Oh, and Hawkeye has a secret family! Linda Cardellini, who’s been busy reminding people what a terrific actress she is on TV’s Bloodline and Mad Men, gets handed a pathetically underwritten part as the hidden wife in question. She lives on a farm, says nice things like “You know I support your avenging” and asks her superhero houseguests to chop wood and fix her tractor. It’s never, at all, clear why Cardellini lives in isolation with her children on a farm. But her character’s paper-thin realization does point to the film’s broader woman problem, which normally wouldn’t bother me much but, hey, there’s a lot here that just doesn’t work. Johansson gets saddled in a bland romantic subplot with Ruffalo, while Elizabeth Olsen’s introduction as the Scarlet Witch is undercut severely because of her direction to do a Russian accent, and failing miserably. (Olsen is a very good actress, by the way.)


It’s worth pointing out this lopsided gender balance only because it works as a specific example of the film’s broader issue with human interaction. Unlike the first Avengers, the rapid-fire banter and non-avenging scenes feel seriously forced. A running gag about Captain America’s correction of Iron Man’s profanity is never funny, and these actors simply lack chemistry. It’s hardly surprising. To plop a bunch of A-list actors into a movie already suffering from being overstuffed is bound to lead to some awkwardness. But while Avengers milked this awkwardness for great laughs -- anyone remember that classic post-credits scene? -- Age of Ultron seems to imply that in the time between films, they’ve become nicely acquainted. It doesn’t work, save a moment or two like the Thor Hammer contest, and that’s especially because we don’t really care about these characters as, well, characters. Downey Jr. is in his own world of snark, which is getting tiresome. Evans is a cipher, not really leaving any sort of impression. Renner and Ruffalo, the best actors of the bunch, seem content to phone it in and pick up their paycheck. Every one-liner made mid-action is delivered with the same self-satisfied tone, as if these characters are endearing and humane enough for us to care. In Age of Ultron, that’s the biggest miscalculation: our relationship to these characters. This film can never come close to the buddy comedy it occasionally aspires to, if only because it has to meet its action quota.

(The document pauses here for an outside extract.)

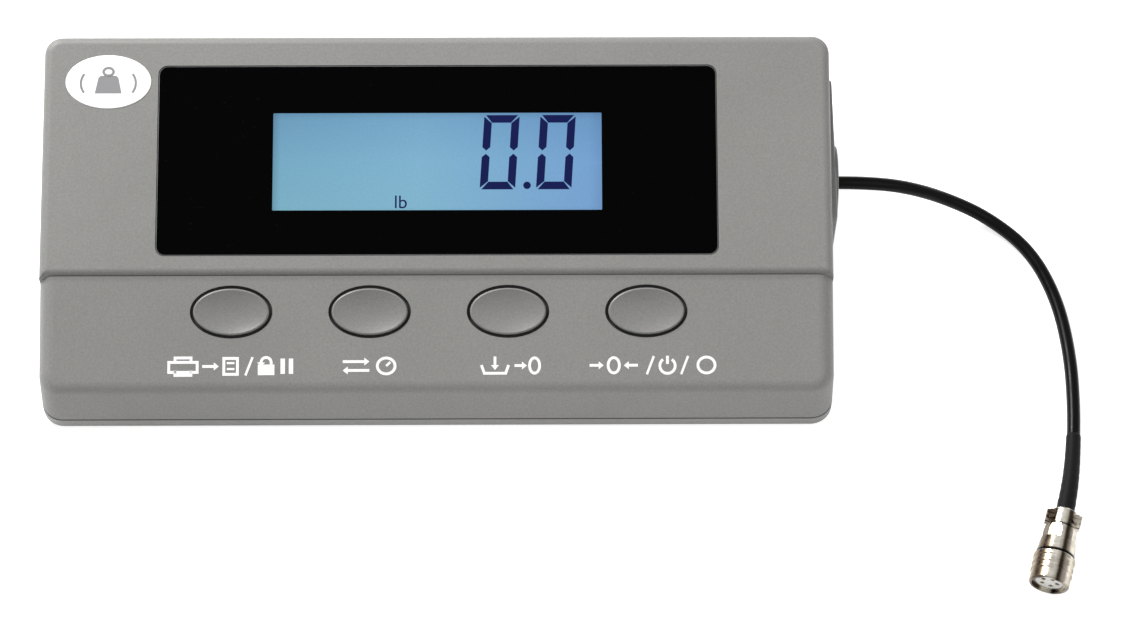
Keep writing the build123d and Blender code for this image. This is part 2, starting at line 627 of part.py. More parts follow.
def plug_backshell():
    """Tapered shell with spanner flats."""
    profile = [(CLAMP_L, 7.0), (SHELL_START, 7.0), (SHELL_START, 10.8), (SHELL_END, 13.2)]
    flat_l = 5.4
    flats = PLUG_AXIS * Pos(0, 0, CLAMP_L) * extrude(RegularPolygon(5.2, 8, major_radius=False), flat_l)
    flats += PLUG_AXIS * Pos(0, 0, CLAMP_L + flat_l) * extrude(Circle(8), SHELL_END)
    shell = turned(profile) & flats
    return shell - PLUG_AXIS * Pos(0, 0, SHELL_END / 2) * Cylinder(2.6, 2 * SHELL_END)


def coupling_nut():
    """Locking ring with a rear bead, two fine ribs and a plain front."""
    plain, rib = NUT_D - 0.6, NUT_D - 0.1
    bead = NUT_START + 1.5
    profile = [(NUT_START, plain), (NUT_START + 0.4, NUT_D), (bead, NUT_D), (bead + 0.3, plain)]
    for s in (NUT_START + 3.4, NUT_START + 5.8):
        profile += [(s - 0.3, plain), (s, rib), (s + 0.7, rib), (s + 1.0, plain)]
    profile += [(NUT_END - 0.5, plain), (NUT_END, plain - 0.8)]
    bore = PLUG_AXIS * Pos(0, 0, NUT_END / 2) * Cylinder(5.65, 2 * NUT_END)
    return turned(profile) - bore


def plug_nose():
    """Plain sleeve that the locking ring turns on."""
    collar_end = NUT_START - 0.05
    sleeve = turned([(SHELL_END, 11.6), (collar_end, 11.6), (collar_end, 11.1), (NUT_END - 0.8, 11.1)])
    return sleeve - PLUG_AXIS * Pos(0, 0, NUT_END / 2 + SHELL_END / 2) * Cylinder(4.8, NUT_END)


CONTACT_SPOTS = [Rot(0, 0, 72 * i) * Pos(2.7, 0, NUT_END - 3.2) for i in range(5)]


def plug_insert():
    """Moulded insert with five wells for the contacts."""
    insert = turned([(NUT_START, 9.5), (NUT_END - 1.2, 9.5)])
    for spot in CONTACT_SPOTS:
        insert -= PLUG_AXIS * spot * Cylinder(0.85, 4.2)
    return insert


def plug_contacts():
    """Socket contacts, set just below the insert's face."""
    return [PLUG_AXIS * spot * (Cylinder(0.8, 3.4) - Cylinder(0.5, 3.5)) for spot in CONTACT_SPOTS]


# ---- write the nodes ----------------------------------------------------------------------------
def build_all():
    save("top_cover", top_cover())
    save("base_shell", base_shell())
    save("feet", feet())
    save("battery_door", battery_door())
    save("case_screws", [screw(UNDER, x, -y, -2.0, 2.1, 5.6, 3.0, 13.0) for x, y in CASE_SCREWS])
    save("bracket_inserts", bracket_inserts())
    label_y = (LABEL_Y - LABEL_H / 2 + 0.1, LABEL_Y + LABEL_H / 2 - 0.1)
    save("rating_label", box(-LABEL_W / 2 + 0.1, LABEL_W / 2 - 0.1, *label_y, FOOT_H + 0.1, FOOT_H + 0.3))
    save("display_lens", display_lens())
    save("lens_mask", lens_mask())
    save("badge", badge())
    glass_end = GLASS_TOP - GLASS_T
    save("lcd_glass", slab(DISPLAY_FACE, LENS_X, LCD_U, GLASS_TOP, glass_end, GLASS_W, GLASS_H))
    light = (glass_end, glass_end - LIGHT_T, GLASS_W - 4, GLASS_H - 8)
    save("backlight", slab(DISPLAY_FACE, LENS_X, LCD_U, *light))
    strips = [LCD_U + side * 20.5 for side in (-1, 1)]
    save("elastomer_strips", [
        slab(DISPLAY_FACE, LENS_X, u, glass_end, DISPLAY_BOARD_TOP, GLASS_W - 4, 2) for u in strips])
    save("lcd_frame", lcd_frame())
    save("display_board", display_board())
    save("display_board_screws", [
        board_screw(DISPLAY_FACE, x, u, DISPLAY_BOARD_TOP, 2.5) for x, u in DISPLAY_BOARD_SCREWS])
    for name, x in KEYS.items():
        save(f"key_{name}", key_cap(x))
        save(f"plunger_{name}", post(KEY_FACE, x, KEY_U, PLUNGER_TOP, PLUNGER_END, 3.4))
    save("key_seals", [key_seal(x) for x in KEYS.values()])
    save("switch_bodies", [switch_body(x) for x in KEYS.values()])
    save("key_board", key_board())
    save("key_board_screws", [board_screw(KEY_FACE, x, u, KEY_BOARD_TOP, 2.0) for x, u in KEY_BOARD_SCREWS])
    save("main_board", main_board())
    save("main_board_screws", [
        screw(Plane.XY, x, y, BOARD_TOP + 1.6, 1.6, 5.0, 2.5, 5.5) for x, y in MAIN_BOARD_SCREWS])
    save("board_chips", board_chips())
    save("board_capacitors", board_capacitors())
    save("buzzer", buzzer())
    save("ribbon_cable", ribbon_cable())
    save("battery_cells", battery_cells())
    save("battery_contacts", battery_contacts())
    save("battery_springs", battery_springs())
    save("dc_jack", dc_jack())
    save("dc_jack_pin", dc_jack_pin())
    save("serial_port", serial_port())
    save("serial_pins", serial_pins())
    save("serial_posts", serial_posts())
    save("side_cover", side_cover())
    save("side_cover_screws", side_cover_screws())
    save("gland_flange", gland_flange())
    save("gland_nut", gland_nut())
    save("inner_lead", inner_lead())
    save("lead_socket", lead_socket())
    tube = cable()
    save("cable", tube)
    save("cable_boot", cable_boot())
    save("plug_clamp", plug_clamp())
    save("plug_clamp_screws", plug_clamp_screws())
    save("plug_backshell", plug_backshell())
    save("coupling_nut", coupling_nut())
    save("plug_nose", plug_nose())
    save("plug_insert", plug_insert())
    save("plug_contacts", plug_contacts())
    print("corner radii", [round(r, 1) for r in CABLE_RADII])
    section = Circle(CABLE_D / 2).area
    print("cable length", round(CABLE_PATH.length, 1), "tube/section x length",
          round(tube.volume / (section * CABLE_PATH.length), 4))


build_all()
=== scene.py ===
from math import cos, pi, radians, sin, tan

import bmesh
import bpy
from mathutils import Matrix, Vector


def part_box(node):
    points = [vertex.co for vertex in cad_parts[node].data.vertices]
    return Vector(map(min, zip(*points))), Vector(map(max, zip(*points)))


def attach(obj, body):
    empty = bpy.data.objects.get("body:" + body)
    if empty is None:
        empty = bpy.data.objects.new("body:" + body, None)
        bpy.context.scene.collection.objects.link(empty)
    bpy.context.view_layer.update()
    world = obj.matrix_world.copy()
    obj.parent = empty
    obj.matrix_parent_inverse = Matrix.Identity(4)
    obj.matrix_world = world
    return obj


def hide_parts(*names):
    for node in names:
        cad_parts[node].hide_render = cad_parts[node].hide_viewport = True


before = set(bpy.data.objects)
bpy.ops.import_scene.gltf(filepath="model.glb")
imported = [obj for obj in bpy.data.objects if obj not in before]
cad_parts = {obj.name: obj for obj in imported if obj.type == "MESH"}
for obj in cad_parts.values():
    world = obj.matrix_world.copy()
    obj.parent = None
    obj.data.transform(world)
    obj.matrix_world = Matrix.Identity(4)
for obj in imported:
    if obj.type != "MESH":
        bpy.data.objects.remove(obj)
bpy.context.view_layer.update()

# ---- places and slopes, in metres and radians ---------------------------------------------------
MM = 0.001
KEY_NAMES = ("print", "unit", "tare", "zero")
KEY_TILT, DISPLAY_TILT = radians(21), radians(15)
LENS_T = 1.3 * MM
# A point of the line where the key face meets the display face.
CREASE = Vector((-1.5, -20.643, 34.149)) * MM


def node(name):
    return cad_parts[name]


def facet(origin, tilt):
    """Matrix of a sloping face: x to the right, y up the slope, z out of the face."""
    x = Vector((1, 0, 0))
    y = Vector((0, cos(tilt), sin(tilt)))
    z = Vector((0, -sin(tilt), cos(tilt)))
    m = Matrix((x, y, z)).transposed().to_4x4()
    return Matrix.Translation(origin) @ m


def middle_of(name):
    """Centre of a CAD node's box."""
    low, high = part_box(name)
    return (low + high) / 2


DISPLAY_UP = Vector((0, -sin(DISPLAY_TILT), cos(DISPLAY_TILT)))
LENS_FACE = facet(middle_of("display_lens") + DISPLAY_UP * LENS_T / 2, DISPLAY_TILT)
KEY_FACE = facet(CREASE, KEY_TILT)


# ---- camera -------------------------------------------------------------------------------------
ELEVATION, YAW, ROLL = radians(63), radians(-1.0), radians(0.73)
CAMERA_DISTANCE = 1.2
CAMERA_TARGET = Vector((0.0412, -0.0347, 0.030))
FOCAL_LENGTH = 113.4


def make_camera():
    """Looks down at the front from the user's side, with the housing left of the middle."""
    data = bpy.data.cameras.new("camera")
    cam = bpy.data.objects.new("camera", data)
    bpy.context.collection.objects.link(cam)
    back = Vector((sin(YAW) * cos(ELEVATION), -cos(YAW) * cos(ELEVATION), sin(ELEVATION)))
    right = Vector((cos(YAW), sin(YAW), 0))
    up = back.cross(right)
    rolled_right = right * cos(ROLL) + up * sin(ROLL)
    rolled_up = -right * sin(ROLL) + up * cos(ROLL)
    turn = Matrix((rolled_right, rolled_up, back)).transposed().to_4x4()
    cam.matrix_world = Matrix.Translation(CAMERA_TARGET + back * CAMERA_DISTANCE) @ turn
    data.sensor_width = 36
    data.lens = FOCAL_LENGTH
    data.clip_start, data.clip_end = 0.05, 20
    bpy.context.scene.camera = cam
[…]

Avengers: Age of Ultron does its homework, of course. For fans of the comics, or these characters, there’s more than enough to chew on. But this is also a movie, and its blatant ignorance of the many flaws present here point to an arrogance. Not in Mr. Whedon, whose aspirations are certainly evident, however buried and ultimately misguided. But narratively, the movie is worse than incoherent: it’s completely, knowingly forgettable. It doesn’t seem to matter. The goal is to spend two and a half hours with a bunch of our most recognizable actors, bantering and fighting and doing whatever else.


That does not make a movie. But even if it did, Avengers: Age of Ultron can’t get that right. The action is merely accepted: cities and villages get destroyed without so much as a moment of reflection. It’s all part of the equation, all by now rendered digestible. But between the lines, Age of Ultron is empty bombast, complicated but not complex, unconventional but not bold, loud but not purposefully so. It doesn’t matter, though -- the next sequel is already in the works, and hundreds of millions are already in the bank. At least Whedon found a way out.